A further philosophical question is why we punish and harm people when they have breached criminal law rather than force them to make compensation of some kind? We return to these questions later. Sources of criminal law and key characteristics When can the state intervene? The whole idea of the criminal law rests on the idea of criminal offences – people cannot be arrested, charged, prosecuted or punished without legal authority. What gives this legal authority and defines an offence? This is straightforward – an offence must either be created by statute or by the operation of the doctrine of precedent in case law.

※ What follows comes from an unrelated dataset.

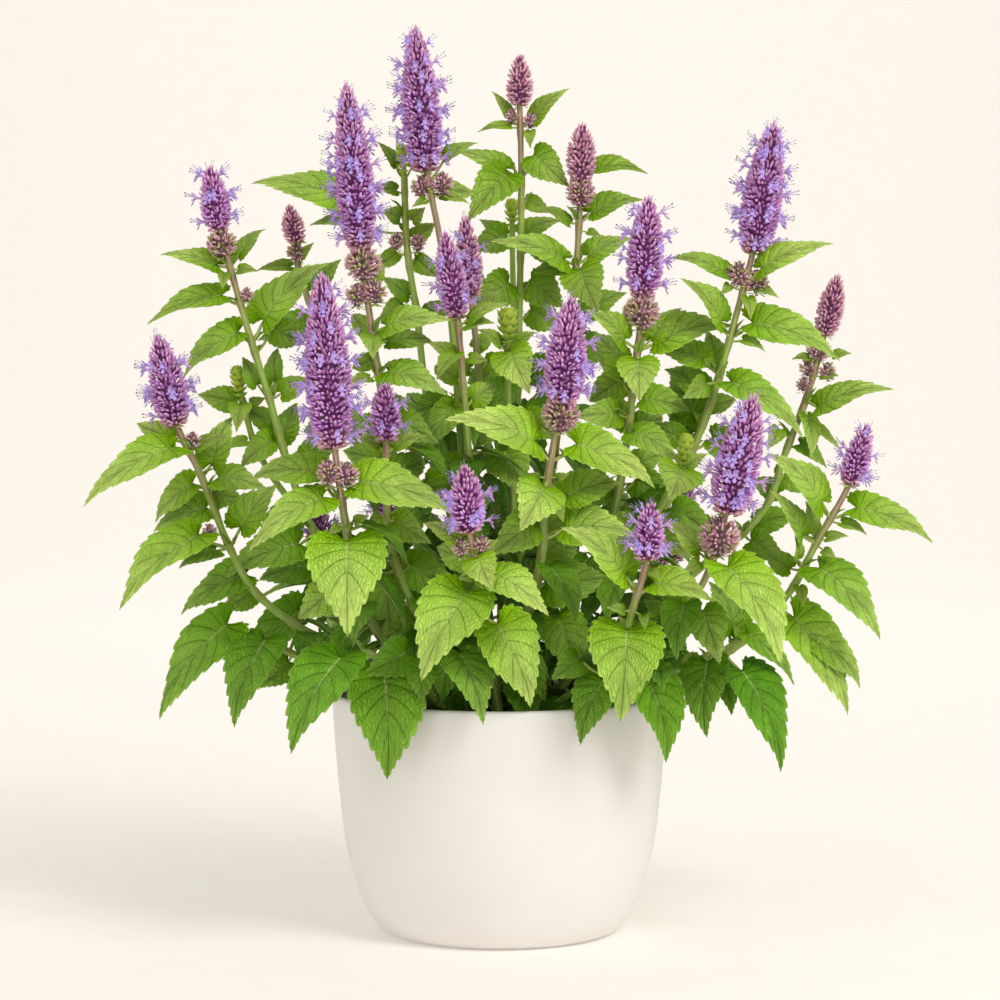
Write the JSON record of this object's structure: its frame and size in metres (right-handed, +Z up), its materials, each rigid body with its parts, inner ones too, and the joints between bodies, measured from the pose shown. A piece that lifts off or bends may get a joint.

Offences exist: 1. created by Parliament as Acts of Parliament (also known as statutes or legislation) 2. created by the courts (also known as common law offences) – the House of Lords as the highest court has essentially eschewed the creation of new offences (Withers) but consider R v R (1992) 1 AC 599 above and indeed their role in the interpretation of statutes Although the majority of offences are statutory, a number of significant ones are still common law offences, including murder and manslaughter.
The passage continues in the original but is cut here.